My parents always tell me that one failure won't determine your future. True. Just because you failed, that doesn't mean you won't have any success in the future. That one point quiz this morning was nothing compared to my real problems. I am not in the slightest bit bothered by it because I know we failed not because we're stupid but because our teacher wasn't fair in asking the questions. Our professor's style was totally unfair. It was an example of "one failure will make you a total failure"... and life isn't like that. In fact, life is full of failures. Failures people learn from. Anywayz, I wasn't really affected. I know deep in my heart that we were not stupid and that we were just victims of an unjust system, and that we were just unlucky.

*sigh*...

It was father's day yesterday. I attended the seven p.m. mass at church and I was so touched by the prayer for the fathers. I missed dad...(surprisingly!joke!) I guess I just envied the kids who were cheering their dad in front of the crowd. My dad could've been there... then we'd eat outside for dinner, or mom will cook a delicious meal and end our night with ice cream. I felt like crying. I miss dad so much! ...and mom too, and my siblings in Thailand.

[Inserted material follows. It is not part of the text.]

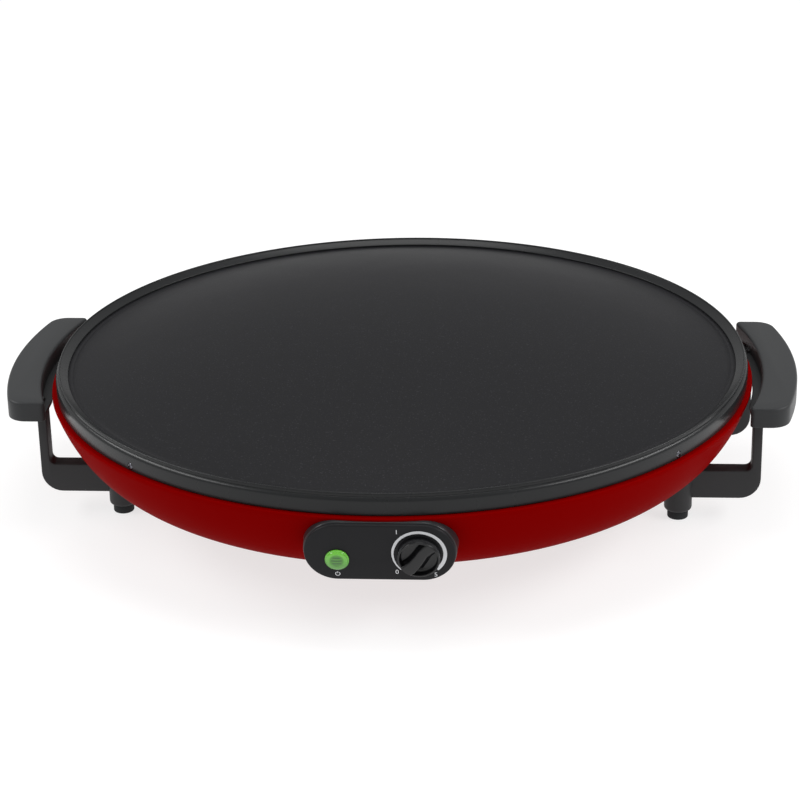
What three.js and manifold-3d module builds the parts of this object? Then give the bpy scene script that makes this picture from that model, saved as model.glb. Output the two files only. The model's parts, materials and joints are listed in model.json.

I was just so tired. People can't help but get tired sometimes. I haven't had enough sleep, my class schedule is sucking the life out of me, and what happened to me last week ( the dukutan incident, the same bastards were in the a different bus I was riding on last Friday and how I wanted to be a bird so I can fly, fly away!) is scaring me out of my wits. I am so afraid of commuting alone, and I couldn't sleep during my travel time. When I get home, I feel so worn out. Then come tomorrow, I would be off early again.

Who do I blame? My class sched is awful because the people at the manual advising table won't let us choose what time of the class we should be enrolled in. They only give out the control number without you having the liberty to know when the classes would occur. They tell you to just have the sections change when the first week of classes start and when classes did start and you try to fix your sched, they wouldn't allow you to choose a convenient time for you because of a shallow reason (they think all students liked to change sections so that they could be with their friends... they should know not all students here have so many friends and they should know not all students change sections for that reason). Do you know I had to stay dumbstruck for six hours befor my next class during mondays, wednesdays, and fridays? My first class starts at seven a.m., I am just a useless wanderer from ten to four, then I am obliged to endure chem class from four to seven p.m. I needed to change my section, because it was such an inconvenient situation for me, and it's not like I live a block away from school. I have to travel for miles for whoever's sake! And when they did allow me to change sections, (I talked to the dean and she sympathized with me...it was really an awful schedule), all the sections were closed because it was too late. And now I had to suffer becuase of the injustice of it all.

Justice... so great a word, so reached by few. It is laid in the hands of people who knows what it means, but does not carry it out.

Who am I to blame for all these?

Tell the answer to my head ache... then maybe it will go away.